- [GIVEN INFORMATION]:
════════════════

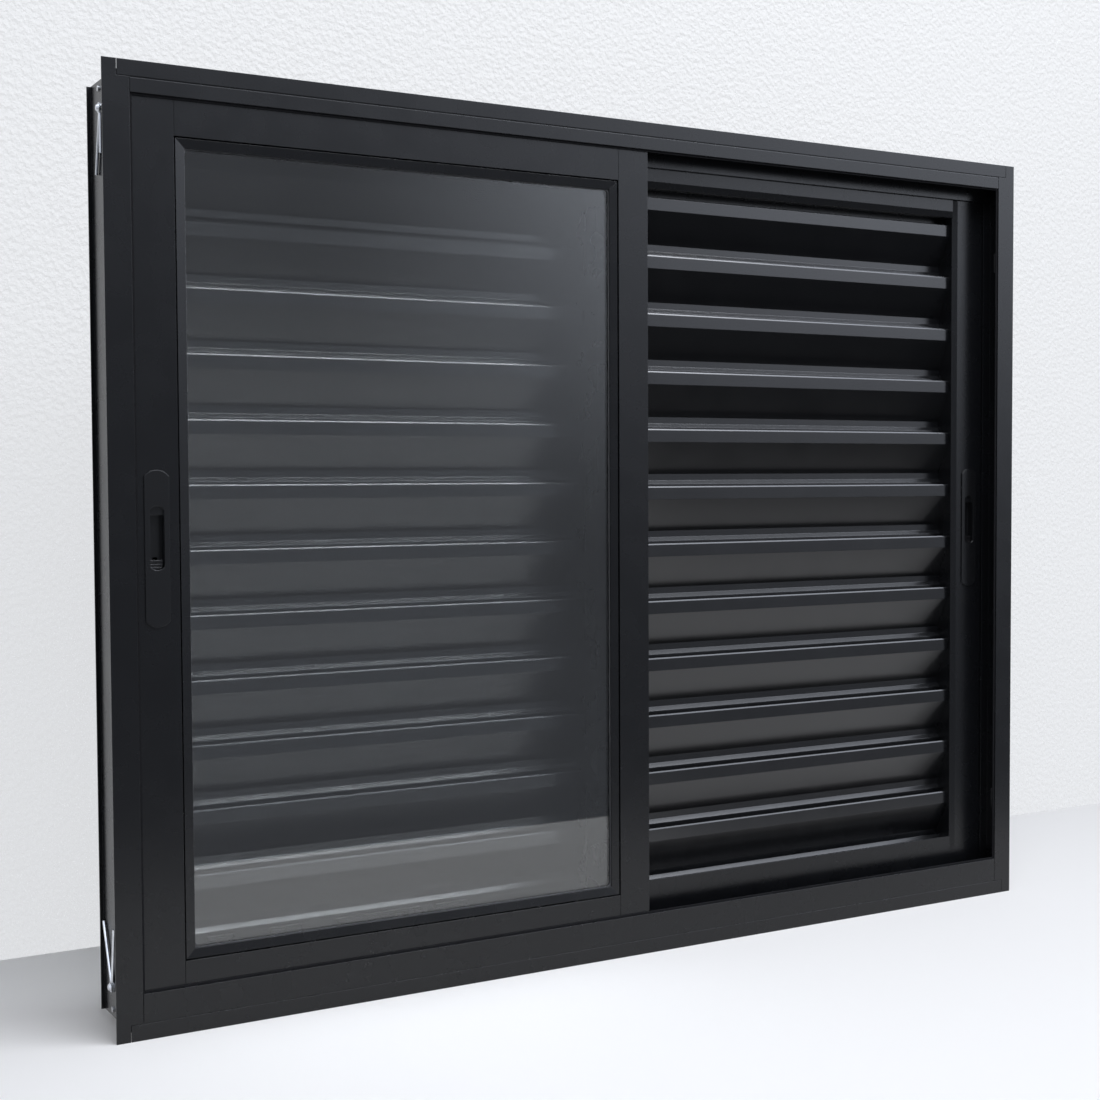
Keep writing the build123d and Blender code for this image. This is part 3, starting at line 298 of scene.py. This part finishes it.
class WINDOW_OT_glazed_finish(bpy.types.Operator):
    """Finish the glazed sash: profiles, beads, gasket, pane and running gear"""

    bl_idname = "louvred_window.glazed_finish"
    bl_label = "Glazed sash finish"

    def execute(self, context):
        values = context.scene.window_finish
        body = profile_coat("glazed_coat", values)
        give(body, "glass_lock_stile", "glass_meeting_stile", "glass_top_rail", "glass_bottom_rail",
             "bead_left", "bead_right", "bead_top", "bead_bottom")
        give(plastic("gasket_rubber", (0.060, 0.061, 0.065), 0.6, 800.0, 0.3), "glass_gasket")
        give(plastic("block_rubber", (0.02, 0.02, 0.021), 0.8, 700.0, 0.4), "setting_blocks")
        give(float_glass("pane_glass", tuple(values.glass_tint)), "glass_pane")
        give(pile("glazed_pile", (0.006, 0.006, 0.007)), "glass_brushes")
        running_finish("glass")
        return {"FINISHED"}


class WINDOW_OT_louvred_finish(bpy.types.Operator):
    """Finish the sliding louvred sash"""

    bl_idname = "louvred_window.louvred_finish"
    bl_label = "Louvred sash finish"

    def execute(self, context):
        values = context.scene.window_finish
        body = profile_coat("louvred_coat", values)
        give(body, "louvre_lock_stile", "louvre_meeting_stile",
             "louvre_top_rail", "louvre_bottom_rail")
        slats = coat("slat_coat", tuple(values.slat_colour), values.coat_roughness * 0.92,
                     values.edge_radius, specular=0.56)
        give(slats, "louvre_slats", "fixed_slats")
        give(pile("louvred_pile", (0.006, 0.006, 0.007)), "louvre_brushes")
        running_finish("louvre")
        return {"FINISHED"}


class WINDOW_OT_fixed_finish(bpy.types.Operator):
    """Finish the fixed louvred sash on the outside"""

    bl_idname = "louvred_window.fixed_finish"
    bl_label = "Fixed sash finish"

    def execute(self, context):
        values = context.scene.window_finish
        body = profile_coat("fixed_coat", values)
        give(body, "fixed_lock_stile", "fixed_meeting_stile", "fixed_top_rail", "fixed_bottom_rail")
        return {"FINISHED"}


def running_finish(sash):
    """Nylon, steel and brushed parts that a sliding sash runs on."""
    nylon = plastic(f"{sash}_nylon", (0.045, 0.045, 0.047), 0.45, 600.0, 0.25)
    give(nylon, f"{sash}_roller_carriers", f"{sash}_guides",
         f"{sash}_wheel_left", f"{sash}_wheel_right")
    steel = metal(f"{sash}_steel", (0.50, 0.51, 0.53), 0.3, (1.0, 0.2, 6.0))
    give(steel, f"{sash}_roller_axles", f"{sash}_latch_hook")


class WINDOW_OT_pull_finish(bpy.types.Operator):
    """Finish the flush pulls and their thumb sliders"""

    bl_idname = "louvred_window.pull_finish"
    bl_label = "Flush pull finish"

    def execute(self, context):
        shell = plastic("pull_shell", (0.0062, 0.0065, 0.0074), 0.22, 1400.0, 0.05, 0.0010)
        thumb = plastic("thumb_slider", (0.008, 0.008, 0.009), 0.24, 900.0, 0.10, 0.0010)
        give(shell, "glass_pull_shell", "louvre_pull_shell")
        give(thumb, "glass_latch_slider", "louvre_latch_slider")
        return {"FINISHED"}


# The stage's sides and the wall's top.
STAGE_LEFT, STAGE_RIGHT, STAGE_FRONT, STAGE_BACK, WALL_TOP = -6, 7, -7, 7, 4
# For mirrors: how soft the floor's front edge is, and the notch in its right part.
EDGE_SOFTNESS = 0.01
NOTCH_ACROSS = (0.42, 0.50)
NOTCH_DEEP = (0.26, 0.42)
# For mirrors: the room below and above the horizon, as sines of height and strengths.
ROOM_LOW = (-0.44, -0.28, 0.02, 0.34)
ROOM_HIGH = (0.14, 0.50, 0.0, 1.9)
# The even light on matt surfaces, and the colour of all light from around.
MATT_LIGHT = 0.26
ROOM_COLOUR = (0.84, 0.89, 1.0)
# Each soft light's left and right edge as headings, the sine of its foot and its strength.
SOFT_LIGHTS = (
    (38.0, 110.0, -0.06, 3.7),
    (215.0, 290.0, 0.0, 0.6),
)
# How gently a soft light starts at its left edge, right edge and foot, as sines.
SOFT_LEFT = (-0.28, 0.12)
SOFT_RIGHT = (-0.1, 0.1)
SOFT_FOOT = 0.35


def plane_mesh(name, corners):
    """A flat sheet through four corners."""
    mesh = bpy.data.meshes.new(name)
    mesh.from_pydata(corners, [], [(0, 1, 2, 3)])
    piece = bpy.data.objects.new(name, mesh)
    bpy.context.scene.collection.objects.link(piece)
    return piece


def math_node(tree, operation, first, second):
    """A math node of two inputs, each a link or a number."""
    node = tree.nodes.new("ShaderNodeMath")
    node.operation = operation
    for socket, value in zip(node.inputs, (first, second)):
        if isinstance(value, (int, float)):
            socket.default_value = value
        else:
            tree.links.new(value, socket)
    return node.outputs["Value"]


def has_bounced(tree, kind):
    """1 for a ray that has already left a surface of this kind, also through glass, else 0."""
    light = tree.nodes.new("ShaderNodeLightPath")
    return math_node(tree, "GREATER_THAN", light.outputs[f"{kind} Depth"], 0.5)


def ramp_between(tree, value, start, end, low, high):
    """A value eased from low at start to high at end."""
    node = tree.nodes.new("ShaderNodeMapRange")
    node.interpolation_type = "SMOOTHSTEP"
    for name, number in (("From Min", start), ("From Max", end), ("To Min", low), ("To Max", high)):
        node.inputs[name].default_value = number
    tree.links.new(value, node.inputs["Value"])
    return node.outputs["Result"]


def studio_surface(name, colour, shade, glow, mirror_glow=0.0, bump_scale=None, bump=0.0):
    """A matt surface that the camera and mirrors also see by its own light; to mirrors it glows
    brighter by mirror_glow, a painted reflection.
    """
    material = bpy.data.materials.new(name)
    tree, shader = node_graph(material)
    shader.inputs["Base Color"].default_value = (*(c * shade for c in colour), 1.0)
    shader.inputs["Roughness"].default_value = 0.9
    if bump_scale:
        grain = object_noise(tree, bump_scale, 6.0)
        rough = tree.nodes.new("ShaderNodeBump")
        rough.inputs["Strength"].default_value = bump
        rough.inputs["Distance"].default_value = 0.010
        tree.links.new(grain.outputs["Fac"], rough.inputs["Height"])
        tree.links.new(rough.outputs["Normal"], shader.inputs["Normal"])
    light = tree.nodes.new("ShaderNodeLightPath")
    seen = math_node(tree, "MAXIMUM", light.outputs["Is Camera Ray"],
                     light.outputs["Is Glossy Ray"])
    seen = math_node(tree, "MAXIMUM", seen, light.outputs["Is Transmission Ray"])
    unlit = math_node(tree, "SUBTRACT", 1.0, has_bounced(tree, "Diffuse"))
    direct = math_node(tree, "MULTIPLY", seen, unlit)
    # Painted reflection: mirrors see the surface brighter than the camera does, by mirror_glow.
    extra = math_node(tree, "MULTIPLY", has_bounced(tree, "Glossy"), mirror_glow)
    level = math_node(tree, "MULTIPLY", direct, math_node(tree, "ADD", extra, glow))
    tree.links.new(level, shader.inputs["Emission Strength"])
    shader.inputs["Emission Color"].default_value = (*colour, 1.0)
    material.cycles.emission_sampling = "NONE"
    return material


def lamp(name, place, target, size, power, colour=(0.95, 0.97, 1.0)):
    """A soft rectangular lamp aimed at a point."""
    data = bpy.data.lights.new(name, "AREA")
    data.shape = "RECTANGLE"
    data.size, data.size_y = size
    data.energy = power
    data.color = colour
    item = bpy.data.objects.new(name, data)
    bpy.context.scene.collection.objects.link(item)
    item.location = place
    item.rotation_euler = (Vector(target) - Vector(place)).to_track_quat("-Z", "Y").to_euler()
    return item


def end_for_mirrors(material, front_edge):
    """Let mirrors look past the floor beyond its front edge, as if a table ended there."""
    tree = material.node_tree
    place = tree.nodes.new("ShaderNodeTexCoord")
    parts = tree.nodes.new("ShaderNodeSeparateXYZ")
    tree.links.new(place.outputs["Object"], parts.inputs["Vector"])
    deep, across = parts.outputs["Y"], parts.outputs["X"]
    beyond = ramp_between(tree, deep, front_edge - EDGE_SOFTNESS, front_edge + EDGE_SOFTNESS,
                          1.0, 0.0)
    near, far = (front_edge + distance for distance in NOTCH_DEEP)
    notch = math_node(tree, "MULTIPLY", ramp_between(tree, across, *NOTCH_ACROSS, 0.0, 1.0),
                      ramp_between(tree, deep, near, far, 1.0, 0.0))
    hidden = math_node(tree, "MULTIPLY", math_node(tree, "MAXIMUM", beyond, notch),
                       has_bounced(tree, "Glossy"))
    see_through_where(material, hidden)


def open_behind(material):
    """Let the back of the wall be seen through, so that the window shows from behind too."""
    side = material.node_tree.nodes.new("ShaderNodeNewGeometry")
    see_through_where(material, side.outputs["Backfacing"])


def towards(tree, direction, turn, start, end):
    """Eased from 0 to 1 where a direction lies to the right of a heading, both as sines."""
    side = tree.nodes.new("ShaderNodeVectorMath")
    side.operation = "DOT_PRODUCT"
    side.inputs[1].default_value = (cos(turn), sin(turn), 0.0)
    tree.links.new(direction, side.inputs[0])
    return ramp_between(tree, side.outputs["Value"], start, end, 0.0, 1.0)


def surroundings(world):
    """White to the camera, a soft even light on matt surfaces, and to mirrors a dim room
    with a broad window on the right in front and a smaller one on the left behind."""
    world.use_nodes = True
    world.cycles.sampling_method = "NONE"
    tree = world.node_tree
    background = tree.nodes["Background"]
    place = tree.nodes.new("ShaderNodeTexCoord")
    direction = place.outputs["Generated"]
    parts = tree.nodes.new("ShaderNodeSeparateXYZ")
    tree.links.new(direction, parts.inputs["Vector"])
    height = parts.outputs["Z"]
    room = math_node(tree, "ADD", ramp_between(tree, height, *ROOM_LOW),
                     ramp_between(tree, height, *ROOM_HIGH))
    for left, right, foot, strength in SOFT_LIGHTS:
        glow = math_node(tree, "MULTIPLY", towards(tree, direction, radians(left), *SOFT_LEFT),
                         towards(tree, direction, radians(right + 180), *SOFT_RIGHT))
        rise = ramp_between(tree, height, foot, foot + SOFT_FOOT, 0.0, strength)
        room = math_node(tree, "ADD", room, math_node(tree, "MULTIPLY", glow, rise))
    mirror, matt = has_bounced(tree, "Glossy"), has_bounced(tree, "Diffuse")
    bounced = math_node(tree, "MAXIMUM", mirror, matt)
    dim = math_node(tree, "MULTIPLY", mirror, math_node(tree, "SUBTRACT", room, MATT_LIGHT))
    dim = math_node(tree, "MULTIPLY", math_node(tree, "SUBTRACT", 1.0, matt), dim)
    dim = math_node(tree, "ADD", dim, MATT_LIGHT)
    level = math_node(tree, "ADD", math_node(tree, "MULTIPLY", bounced, dim),
                      math_node(tree, "SUBTRACT", 1.0, bounced))
    tree.links.new(level, background.inputs["Strength"])
    background.inputs["Color"].default_value = (*ROOM_COLOUR, 1.0)


class WINDOW_OT_studio(bpy.types.Operator):
    """Make the camera, the floor, the wall behind, the lamp and the light around"""

    bl_idname = "louvred_window.studio"
    bl_label = "Studio"

    def execute(self, context):
        scene = context.scene
        values = scene.window_studio
        camera = bpy.data.cameras.new("photo_camera")
        camera.sensor_width = 36.0
        camera.lens = values.lens
        item = bpy.data.objects.new("photo_camera", camera)
        scene.collection.objects.link(item)
        item.location = values.camera_place
        turn = Matrix.Rotation(-values.camera_heading, 3, "Z")
        drop = Matrix.Rotation(-values.camera_drop, 3, "X")
        roll = Matrix.Rotation(values.camera_roll, 3, "Y")
        stand = Matrix.Rotation(radians(90), 3, "X")
        item.rotation_euler = (turn @ drop @ roll @ stand).to_euler()
        scene.camera = item

        y_wall = CAD_HIGH.y + values.wall_distance
        floor = plane_mesh("floor", [(STAGE_LEFT, STAGE_FRONT, 0), (STAGE_RIGHT, STAGE_FRONT, 0),
                                     (STAGE_RIGHT, STAGE_BACK, 0), (STAGE_LEFT, STAGE_BACK, 0)])
        # Painted reflection: mirrors see the floor brighter than the camera does.
        paint = studio_surface("floor_paint", tuple(values.floor_colour),
                               shade=0.86, glow=0.16, mirror_glow=0.24)
        end_for_mirrors(paint, values.table_edge)
        floor.data.materials.append(paint)
        wall = plane_mesh("back_wall", [(STAGE_LEFT, y_wall, 0), (STAGE_RIGHT, y_wall, 0),
                                        (STAGE_RIGHT, y_wall, WALL_TOP),
                                        (STAGE_LEFT, y_wall, WALL_TOP)])
        render = studio_surface("wall_render", tuple(values.wall_colour),
                                shade=0.22, glow=0.83, bump_scale=150.0, bump=1.0)
        open_behind(render)
        wall.data.materials.append(render)

        lamp("overhead_lamp", place=(0.3, -1.2, 2.7), target=(0.0, 0.0, 0.5),
             size=(2.8, 1.1), power=84.0)

        world = bpy.data.worlds.new("studio_world")
        surroundings(world)
        scene.world = world
        scene.view_settings.view_transform = "Standard"
        return {"FINISHED"}


class WINDOW_PT_panel(bpy.types.Panel):
    """Lists the window's operators"""

    bl_idname = "WINDOW_PT_panel"
    bl_label = "Louvred window"
    bl_space_type = "VIEW_3D"
    bl_region_type = "UI"
    bl_category = "Window"

    def draw(self, context):
        for operator in OPERATORS:
            self.layout.operator(operator.bl_idname)
        for group in (context.scene.window_finish, context.scene.window_studio):
            for name in group.__annotations__:
                self.layout.prop(group, name)


OPERATORS = (
    WINDOW_OT_frame_finish,
    WINDOW_OT_glazed_finish,
    WINDOW_OT_louvred_finish,
    WINDOW_OT_fixed_finish,
    WINDOW_OT_pull_finish,
    WINDOW_OT_studio,
)
CLASSES = (WindowFinish, WindowStudio, *OPERATORS, WINDOW_PT_panel)


def register():
    for item in CLASSES:
        bpy.utils.register_class(item)
    bpy.types.Scene.window_finish = bpy.props.PointerProperty(type=WindowFinish)
    bpy.types.Scene.window_studio = bpy.props.PointerProperty(type=WindowStudio)


def unregister():
    del bpy.types.Scene.window_studio
    del bpy.types.Scene.window_finish
    for item in reversed(CLASSES):
        bpy.utils.unregister_class(item)


def main():
    register()
    bpy.ops.louvred_window.frame_finish()
    bpy.ops.louvred_window.glazed_finish()
    bpy.ops.louvred_window.louvred_finish()
    bpy.ops.louvred_window.fixed_finish()
    bpy.ops.louvred_window.pull_finish()
    bpy.ops.louvred_window.studio()


if __name__ == "__main__":
    main()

════════════════

- [SET PROBLEM]: Exactly as they stand, set down the lines from the top of the data through the line with "the sliding louvred".

- [SOLUTION BELOW]:
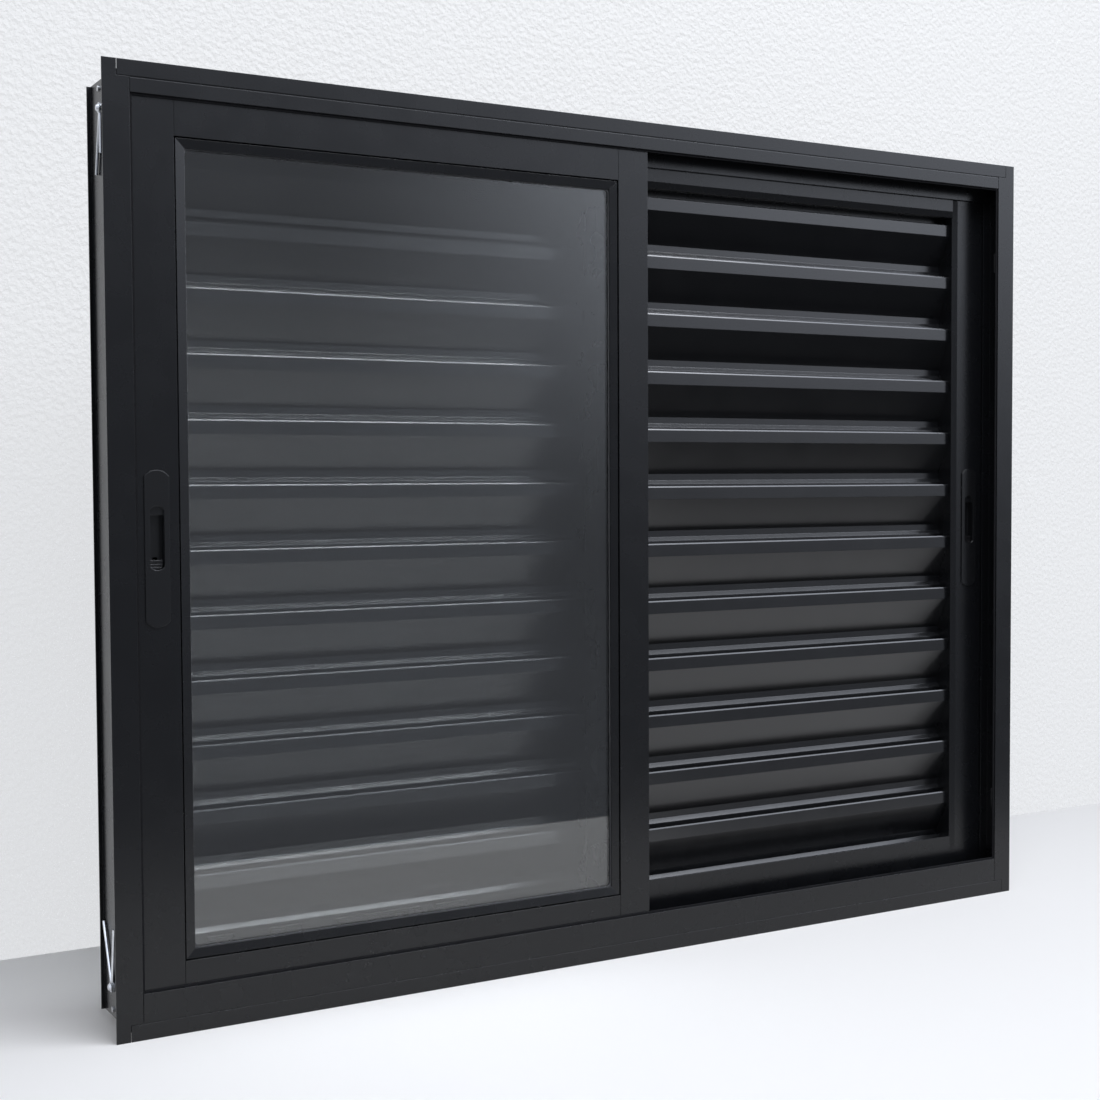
Keep writing the build123d and Blender code for this image. This is part 3, starting at line 298 of scene.py. This part finishes it.
class WINDOW_OT_glazed_finish(bpy.types.Operator):
    """Finish the glazed sash: profiles, beads, gasket, pane and running gear"""

    bl_idname = "louvred_window.glazed_finish"
    bl_label = "Glazed sash finish"

    def execute(self, context):
        values = context.scene.window_finish
        body = profile_coat("glazed_coat", values)
        give(body, "glass_lock_stile", "glass_meeting_stile", "glass_top_rail", "glass_bottom_rail",
             "bead_left", "bead_right", "bead_top", "bead_bottom")
        give(plastic("gasket_rubber", (0.060, 0.061, 0.065), 0.6, 800.0, 0.3), "glass_gasket")
        give(plastic("block_rubber", (0.02, 0.02, 0.021), 0.8, 700.0, 0.4), "setting_blocks")
        give(float_glass("pane_glass", tuple(values.glass_tint)), "glass_pane")
        give(pile("glazed_pile", (0.006, 0.006, 0.007)), "glass_brushes")
        running_finish("glass")
        return {"FINISHED"}


class WINDOW_OT_louvred_finish(bpy.types.Operator):
    """Finish the sliding louvred sash"""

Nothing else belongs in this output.